• **Data listing**:

········

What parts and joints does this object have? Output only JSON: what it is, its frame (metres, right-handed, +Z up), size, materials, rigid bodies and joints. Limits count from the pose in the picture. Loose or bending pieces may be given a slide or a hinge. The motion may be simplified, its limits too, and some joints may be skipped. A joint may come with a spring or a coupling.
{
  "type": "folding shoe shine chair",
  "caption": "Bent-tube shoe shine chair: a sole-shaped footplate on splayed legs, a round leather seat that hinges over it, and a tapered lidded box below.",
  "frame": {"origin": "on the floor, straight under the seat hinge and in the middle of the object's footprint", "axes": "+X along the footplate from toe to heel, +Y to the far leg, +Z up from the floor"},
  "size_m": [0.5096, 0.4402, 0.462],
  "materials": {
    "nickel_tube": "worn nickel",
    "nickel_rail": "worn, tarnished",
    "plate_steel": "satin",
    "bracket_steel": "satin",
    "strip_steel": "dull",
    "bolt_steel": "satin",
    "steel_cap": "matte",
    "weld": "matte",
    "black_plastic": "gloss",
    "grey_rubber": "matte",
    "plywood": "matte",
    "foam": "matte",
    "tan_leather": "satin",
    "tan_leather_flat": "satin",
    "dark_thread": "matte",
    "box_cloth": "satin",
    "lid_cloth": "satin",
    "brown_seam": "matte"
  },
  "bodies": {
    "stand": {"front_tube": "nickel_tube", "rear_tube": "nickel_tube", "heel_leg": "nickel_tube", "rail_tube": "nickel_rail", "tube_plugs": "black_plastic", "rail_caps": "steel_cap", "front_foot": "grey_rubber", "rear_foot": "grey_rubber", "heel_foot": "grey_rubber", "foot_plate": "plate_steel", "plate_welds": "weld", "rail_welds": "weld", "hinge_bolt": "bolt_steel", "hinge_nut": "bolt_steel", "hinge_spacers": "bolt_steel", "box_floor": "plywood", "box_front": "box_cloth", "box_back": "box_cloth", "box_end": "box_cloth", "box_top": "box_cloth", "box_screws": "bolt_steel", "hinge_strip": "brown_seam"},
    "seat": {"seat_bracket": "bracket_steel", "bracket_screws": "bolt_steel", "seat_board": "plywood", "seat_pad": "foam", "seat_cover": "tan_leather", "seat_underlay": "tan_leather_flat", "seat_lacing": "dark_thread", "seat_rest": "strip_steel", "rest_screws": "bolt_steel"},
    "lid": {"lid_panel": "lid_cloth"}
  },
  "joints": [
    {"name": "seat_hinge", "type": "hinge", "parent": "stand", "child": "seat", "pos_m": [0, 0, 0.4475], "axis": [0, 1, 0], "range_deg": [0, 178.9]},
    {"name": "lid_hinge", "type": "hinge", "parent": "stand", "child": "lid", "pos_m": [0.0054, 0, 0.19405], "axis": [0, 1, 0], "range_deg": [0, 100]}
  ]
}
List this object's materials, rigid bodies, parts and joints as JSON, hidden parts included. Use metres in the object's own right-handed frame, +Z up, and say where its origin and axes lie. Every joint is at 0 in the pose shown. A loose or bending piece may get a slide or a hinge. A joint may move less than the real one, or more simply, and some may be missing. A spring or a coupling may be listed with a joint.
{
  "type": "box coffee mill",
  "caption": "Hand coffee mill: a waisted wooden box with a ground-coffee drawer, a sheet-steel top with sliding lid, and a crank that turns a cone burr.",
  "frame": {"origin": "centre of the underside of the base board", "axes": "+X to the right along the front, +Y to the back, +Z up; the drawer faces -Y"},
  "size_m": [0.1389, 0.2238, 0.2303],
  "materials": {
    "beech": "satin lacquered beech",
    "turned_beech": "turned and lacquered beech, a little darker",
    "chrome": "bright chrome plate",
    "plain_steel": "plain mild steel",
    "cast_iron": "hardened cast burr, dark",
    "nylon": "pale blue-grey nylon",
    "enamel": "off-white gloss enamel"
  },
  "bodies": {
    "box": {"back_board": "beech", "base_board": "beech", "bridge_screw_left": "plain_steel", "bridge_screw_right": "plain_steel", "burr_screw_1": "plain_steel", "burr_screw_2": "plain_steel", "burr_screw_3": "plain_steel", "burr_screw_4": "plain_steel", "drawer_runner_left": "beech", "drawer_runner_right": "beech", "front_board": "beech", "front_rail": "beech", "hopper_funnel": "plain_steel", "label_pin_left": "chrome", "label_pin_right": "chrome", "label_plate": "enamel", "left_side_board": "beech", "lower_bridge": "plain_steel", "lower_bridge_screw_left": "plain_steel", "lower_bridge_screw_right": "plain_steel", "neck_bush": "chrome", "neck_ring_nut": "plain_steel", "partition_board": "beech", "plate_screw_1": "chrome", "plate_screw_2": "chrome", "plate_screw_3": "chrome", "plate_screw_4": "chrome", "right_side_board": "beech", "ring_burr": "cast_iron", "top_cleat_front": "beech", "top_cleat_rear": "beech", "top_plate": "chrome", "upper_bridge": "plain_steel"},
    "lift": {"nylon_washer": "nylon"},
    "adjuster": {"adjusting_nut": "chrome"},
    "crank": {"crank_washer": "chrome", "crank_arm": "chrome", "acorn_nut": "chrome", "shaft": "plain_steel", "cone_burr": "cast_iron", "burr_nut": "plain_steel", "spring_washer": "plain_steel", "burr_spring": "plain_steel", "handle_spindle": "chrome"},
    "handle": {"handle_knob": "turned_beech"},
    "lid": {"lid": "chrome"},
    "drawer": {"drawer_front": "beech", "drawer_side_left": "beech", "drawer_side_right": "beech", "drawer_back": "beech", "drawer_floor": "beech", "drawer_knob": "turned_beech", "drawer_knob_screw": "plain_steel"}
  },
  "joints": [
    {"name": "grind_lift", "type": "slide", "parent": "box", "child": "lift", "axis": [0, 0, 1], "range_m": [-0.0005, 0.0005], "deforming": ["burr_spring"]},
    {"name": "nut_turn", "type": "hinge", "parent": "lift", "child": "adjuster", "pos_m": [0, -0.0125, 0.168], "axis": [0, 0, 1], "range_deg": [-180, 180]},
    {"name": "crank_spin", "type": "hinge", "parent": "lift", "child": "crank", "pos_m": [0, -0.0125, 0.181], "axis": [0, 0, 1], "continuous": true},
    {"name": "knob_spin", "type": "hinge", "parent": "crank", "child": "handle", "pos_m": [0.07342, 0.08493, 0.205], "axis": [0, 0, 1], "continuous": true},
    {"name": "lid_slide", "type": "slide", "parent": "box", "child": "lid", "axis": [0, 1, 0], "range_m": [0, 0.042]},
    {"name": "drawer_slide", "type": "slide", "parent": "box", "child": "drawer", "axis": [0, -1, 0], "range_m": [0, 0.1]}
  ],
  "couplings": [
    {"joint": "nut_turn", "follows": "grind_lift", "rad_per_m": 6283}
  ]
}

········

Please output the complete data exactly.

What parts and joints does this object have? Output only JSON: what it is, its frame (metres, right-handed, +Z up), size, materials, rigid bodies and joints. Limits count from the pose in the picture. Loose or bending pieces may be given a slide or a hinge. The motion may be simplified, its limits too, and some joints may be skipped. A joint may come with a spring or a coupling.
{
  "type": "folding shoe shine chair",
  "caption": "Bent-tube shoe shine chair: a sole-shaped footplate on splayed legs, a round leather seat that hinges over it, and a tapered lidded box below.",
  "frame": {"origin": "on the floor, straight under the seat hinge and in the middle of the object's footprint", "axes": "+X along the footplate from toe to heel, +Y to the far leg, +Z up from the floor"},
  "size_m": [0.5096, 0.4402, 0.462],
  "materials": {
    "nickel_tube": "worn nickel",
    "nickel_rail": "worn, tarnished",
    "plate_steel": "satin",
    "bracket_steel": "satin",
    "strip_steel": "dull",
    "bolt_steel": "satin",
    "steel_cap": "matte",
    "weld": "matte",
    "black_plastic": "gloss",
    "grey_rubber": "matte",
    "plywood": "matte",
    "foam": "matte",
    "tan_leather": "satin",
    "tan_leather_flat": "satin",
    "dark_thread": "matte",
    "box_cloth": "satin",
    "lid_cloth": "satin",
    "brown_seam": "matte"
  },
  "bodies": {
    "stand": {"front_tube": "nickel_tube", "rear_tube": "nickel_tube", "heel_leg": "nickel_tube", "rail_tube": "nickel_rail", "tube_plugs": "black_plastic", "rail_caps": "steel_cap", "front_foot": "grey_rubber", "rear_foot": "grey_rubber", "heel_foot": "grey_rubber", "foot_plate": "plate_steel", "plate_welds": "weld", "rail_welds": "weld", "hinge_bolt": "bolt_steel", "hinge_nut": "bolt_steel", "hinge_spacers": "bolt_steel", "box_floor": "plywood", "box_front": "box_cloth", "box_back": "box_cloth", "box_end": "box_cloth", "box_top": "box_cloth", "box_screws": "bolt_steel", "hinge_strip": "brown_seam"},
    "seat": {"seat_bracket": "bracket_steel", "bracket_screws": "bolt_steel", "seat_board": "plywood", "seat_pad": "foam", "seat_cover": "tan_leather", "seat_underlay": "tan_leather_flat", "seat_lacing": "dark_thread", "seat_rest": "strip_steel", "rest_screws": "bolt_steel"},
    "lid": {"lid_panel": "lid_cloth"}
  },
  "joints": [
    {"name": "seat_hinge", "type": "hinge", "parent": "stand", "child": "seat", "pos_m": [0, 0, 0.4475], "axis": [0, 1, 0], "range_deg": [0, 178.9]},
    {"name": "lid_hinge", "type": "hinge", "parent": "stand", "child": "lid", "pos_m": [0.0054, 0, 0.19405], "axis": [0, 1, 0], "range_deg": [0, 100]}
  ]
}
List this object's materials, rigid bodies, parts and joints as JSON, hidden parts included. Use metres in the object's own right-handed frame, +Z up, and say where its origin and axes lie. Every joint is at 0 in the pose shown. A loose or bending piece may get a slide or a hinge. A joint may move less than the real one, or more simply, and some may be missing. A spring or a coupling may be listed with a joint.
{
  "type": "box coffee mill",
  "caption": "Hand coffee mill: a waisted wooden box with a ground-coffee drawer, a sheet-steel top with sliding lid, and a crank that turns a cone burr.",
  "frame": {"origin": "centre of the underside of the base board", "axes": "+X to the right along the front, +Y to the back, +Z up; the drawer faces -Y"},
  "size_m": [0.1389, 0.2238, 0.2303],
  "materials": {
    "beech": "satin lacquered beech",
    "turned_beech": "turned and lacquered beech, a little darker",
    "chrome": "bright chrome plate",
    "plain_steel": "plain mild steel",
    "cast_iron": "hardened cast burr, dark",
    "nylon": "pale blue-grey nylon",
    "enamel": "off-white gloss enamel"
  },
  "bodies": {
    "box": {"back_board": "beech", "base_board": "beech", "bridge_screw_left": "plain_steel", "bridge_screw_right": "plain_steel", "burr_screw_1": "plain_steel", "burr_screw_2": "plain_steel", "burr_screw_3": "plain_steel", "burr_screw_4": "plain_steel", "drawer_runner_left": "beech", "drawer_runner_right": "beech", "front_board": "beech", "front_rail": "beech", "hopper_funnel": "plain_steel", "label_pin_left": "chrome", "label_pin_right": "chrome", "label_plate": "enamel", "left_side_board": "beech", "lower_bridge": "plain_steel", "lower_bridge_screw_left": "plain_steel", "lower_bridge_screw_right": "plain_steel", "neck_bush": "chrome", "neck_ring_nut": "plain_steel", "partition_board": "beech", "plate_screw_1": "chrome", "plate_screw_2": "chrome", "plate_screw_3": "chrome", "plate_screw_4": "chrome", "right_side_board": "beech", "ring_burr": "cast_iron", "top_cleat_front": "beech", "top_cleat_rear": "beech", "top_plate": "chrome", "upper_bridge": "plain_steel"},
    "lift": {"nylon_washer": "nylon"},
    "adjuster": {"adjusting_nut": "chrome"},
    "crank": {"crank_washer": "chrome", "crank_arm": "chrome", "acorn_nut": "chrome", "shaft": "plain_steel", "cone_burr": "cast_iron", "burr_nut": "plain_steel", "spring_washer": "plain_steel", "burr_spring": "plain_steel", "handle_spindle": "chrome"},
    "handle": {"handle_knob": "turned_beech"},
    "lid": {"lid": "chrome"},
    "drawer": {"drawer_front": "beech", "drawer_side_left": "beech", "drawer_side_right": "beech", "drawer_back": "beech", "drawer_floor": "beech", "drawer_knob": "turned_beech", "drawer_knob_screw": "plain_steel"}
  },
  "joints": [
    {"name": "grind_lift", "type": "slide", "parent": "box", "child": "lift", "axis": [0, 0, 1], "range_m": [-0.0005, 0.0005], "deforming": ["burr_spring"]},
    {"name": "nut_turn", "type": "hinge", "parent": "lift", "child": "adjuster", "pos_m": [0, -0.0125, 0.168], "axis": [0, 0, 1], "range_deg": [-180, 180]},
    {"name": "crank_spin", "type": "hinge", "parent": "lift", "child": "crank", "pos_m": [0, -0.0125, 0.181], "axis": [0, 0, 1], "continuous": true},
    {"name": "knob_spin", "type": "hinge", "parent": "crank", "child": "handle", "pos_m": [0.07342, 0.08493, 0.205], "axis": [0, 0, 1], "continuous": true},
    {"name": "lid_slide", "type": "slide", "parent": "box", "child": "lid", "axis": [0, 1, 0], "range_m": [0, 0.042]},
    {"name": "drawer_slide", "type": "slide", "parent": "box", "child": "drawer", "axis": [0, -1, 0], "range_m": [0, 0.1]}
  ],
  "couplings": [
    {"joint": "nut_turn", "follows": "grind_lift", "rad_per_m": 6283}
  ]
}